Platform Agnostic Model Generation: SensiML’s plug-in style, open-source architecture supports a broad array of MCUs, AI/ML accelerated SoCs, and AI engines inspiring developer confidence to build ML datasets using flexible tools not tied to specific vendors, chipsets, or inference engines.
Time-Series Sensor Inputs: Provides support for all conceivable time-series sensors such as microphones, accelerometers, gyros, IMUs, loadcells, strain gauges, PIR sensors, and more. Inputs can be mixed for more complex models with sensor fusion algorithms.
Rapid Innovation: AI/ML’s fast evolution demands an open-source approach to harness the broader developer community expertise, accelerating key innovations such as generative AI, synthetic data, and edge learning advancements.
Flexibility: Analytics Studio supports multiple model development mechanisms from point-and-click AutoML powered model generation, to code-free GUI-based modeling with full pipeline control, to entirely programmatic Python SDK model creation.
Extensibility: Analytics Studio provides model generation for basic feature-based models, regression models, classic ML, and deep learning neural networks. Its rich library of over 80 feature generators also includes the ability to easily add custom transforms, filters, features, and classifiers, making it easy for community developers to enhance.

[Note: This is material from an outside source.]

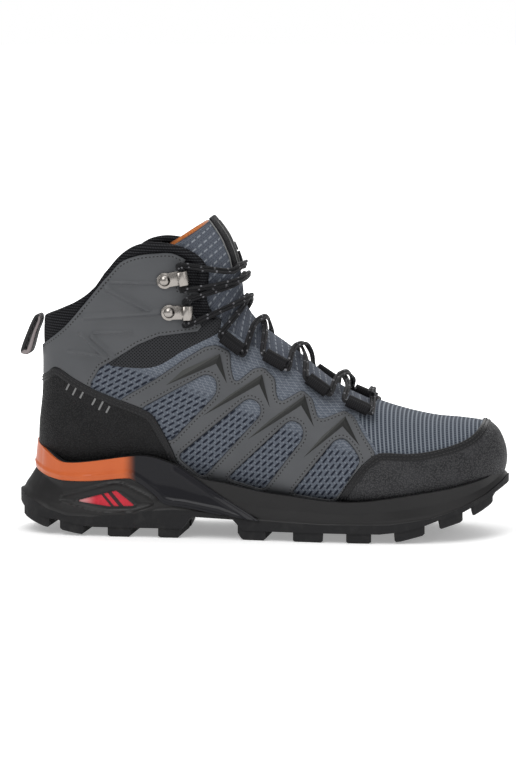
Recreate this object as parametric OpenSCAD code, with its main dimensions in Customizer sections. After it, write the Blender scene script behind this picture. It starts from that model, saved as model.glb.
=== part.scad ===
// Mid-height hiking boot, right foot. X runs to the toe, Y to the inner (medial) side, Z up.
// The origin is under the middle of the sole, on the ground.

/* [Size] */
// Length of the sole from heel to toe
sole_length = 300; // [280:2:320]
// Width of the sole at the ball of the foot
sole_width = 108; // [102:1:114]
// Height of the tongue above the ground
boot_height = 193; // [185:1:201]

/* [Fabric and foam] */
// Thickness of the woven upper fabric
fabric_t = 1.1; // [0.9:0.1:1.2]
// Thickness of the moulded overlays
overlay_t = 1.2; // [1:0.1:1.4]
// Thickness of the padded collar, from outside to lining
collar_t = 8; // [7:0.5:9]
// Thickness of the padded tongue
tongue_t = 5; // [4.4:0.2:5.4]
// Thickness of the removable insole
insole_t = 4; // [3:0.5:5]

/* [Sole] */
// Depth of the lugs
lug_h = 5; // [3.5:0.5:6]
// Width of the groove along the middle of the tread
tread_groove = 9; // [6:1:14]
// Thickness of the plastic band round the heel
band_t = 2.4; // [2:0.2:3]

/* [Laces and hardware] */
// Diameter of the lace
lace_d = 2.8; // [2.4:0.2:3]
// Length of a lace hook's plate
hook_l = 19; // [17:0.5:20]
// Width of a lace hook's plate
hook_w = 9.6; // [9:0.2:10.4]
// Radius of a hook rivet's shank
rivet_r = 1.5; // [1.3:0.1:1.7]
// Width of the webbing of the pull loop
pull_w = 14; // [10:1:18]

/* [Hidden] */

// Growth along each axis against the size the outlines below are drawn at
grow_x = sole_length / 300;
grow_y = sole_width / 108;
grow_z = boot_height / 193;
gap = 0.12;         // air between neighbouring layers
sector = 15;        // degrees between the points of a ring
reach = 90;         // half width of the prisms that trim the upper

// ---------- the last: rings from the toe tip, under the foot and up the leg ----------
// Each ring: bottom or back point x z, top or front point x z, y of its middle, half width,
// height of its widest place as a fraction, squareness below and above that place
RINGS = [
    [147.2, 42, 147.6, 47, 8, 3.5, .45, .60, .75],
    [145, 35, 146.2, 54, 8, 13.5, .42, .58, .75],
    [139.5, 29.5, 142, 62.5, 7.5, 23, .38, .55, .75],
    [131, 26, 134.5, 67.8, 6.5, 31.5, .35, .52, .75],
    [119, 23, 121, 69.9, 5, 39.5, .32, .50, .76],
    [104, 20, 104, 71.6, 3, 45.2, .30, .50, .80],
    [86, 18, 85, 76, 1, 48.6, .28, .50, .85],
    [66, 17, 65, 83, -1, 49.5, .28, .50, .90],
    [44, 18, 43, 94.5, -3, 47, .28, .50, .95],
    [20, 20, 21, 111.5, -4, 42.5, .29, .50, .97],
    [-5, 24, 4, 123, -3.5, 38.8, .31, .50, .95],
    [-32, 28, -5, 131, -2.5, 36.5, .34, .52, .90],
    [-62, 31, -10, 138, -1.5, 35.5, .38, .55, .84],
    [-92, 32, -12, 144, -1, 35, .42, .58, .78],
    [-115, 33, -12.5, 148.5, -.5, 34.5, .44, .60, .74],
    [-130, 37, -13.2, 152.5, 0, 34, .45, .62, .72],
    [-136, 48, -13.8, 157, 0, 34, .45, .64, .70],
    [-136.5, 64, -14.7, 161, 0, 34.2, .45, .66, .69],
    [-134.5, 84, -15.8, 165, 0, 34.5, .45, .67, .68],
    [-134, 104, -17, 169.5, 0, 35, .45, .68, .68],
    [-134.5, 122, -18.8, 174.5, 0, 35.8, .45, .68, .68],
    [-133, 137, -21.5, 180.5, 0, 36.5, .45, .68, .68],
    [-127, 155, -26, 187, 0, 37, .45, .68, .68],
    [-120, 172, -31, 193, 0, 37, .45, .68, .68]
];
last_ring = len(RINGS) - 1;
// Places along the list where rings are modelled, closer where they stand far apart
STOPS = [each [0:1:5], each [5.5:0.5:13], each [14:1:last_ring]];

// A smooth curve through four points, f from 0 at p1 to 1 at p2
function smooth(p0, p1, p2, p3, f) =
    0.5 * (2 * p1 + (p2 - p0) * f + (2 * p0 - 5 * p1 + 4 * p2 - p3) * f * f
        + (3 * p1 - p0 - 3 * p2 + p3) * f * f * f);
function along(list, k) =
    let (n = len(list) - 1, i = min(floor(k), n - 1))
    smooth(list[max(i - 1, 0)], list[i], list[i + 1], list[min(i + 2, n)], k - i);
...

I don’t know about you, but I think all this is tremendously exciting. ABI Research projects 3.5 billion AI-enabled edge devices by 2027. I think the folks at SensiML are doing the industry a massive favor by bringing this open-source version of their Analytics Studio to the market. And, of course, they are doing themselves a favor because many users who decide to dip their toes in the open-source AI/ML waters will eventually migrate to the full commercial version of Analytics Studio with its additional bells and whistles (metaphorically speaking).

What say you? Are you as excited as I am? And do you have any thoughts you’d care to share on TinyML, AutoML, and/or AL/ML in general?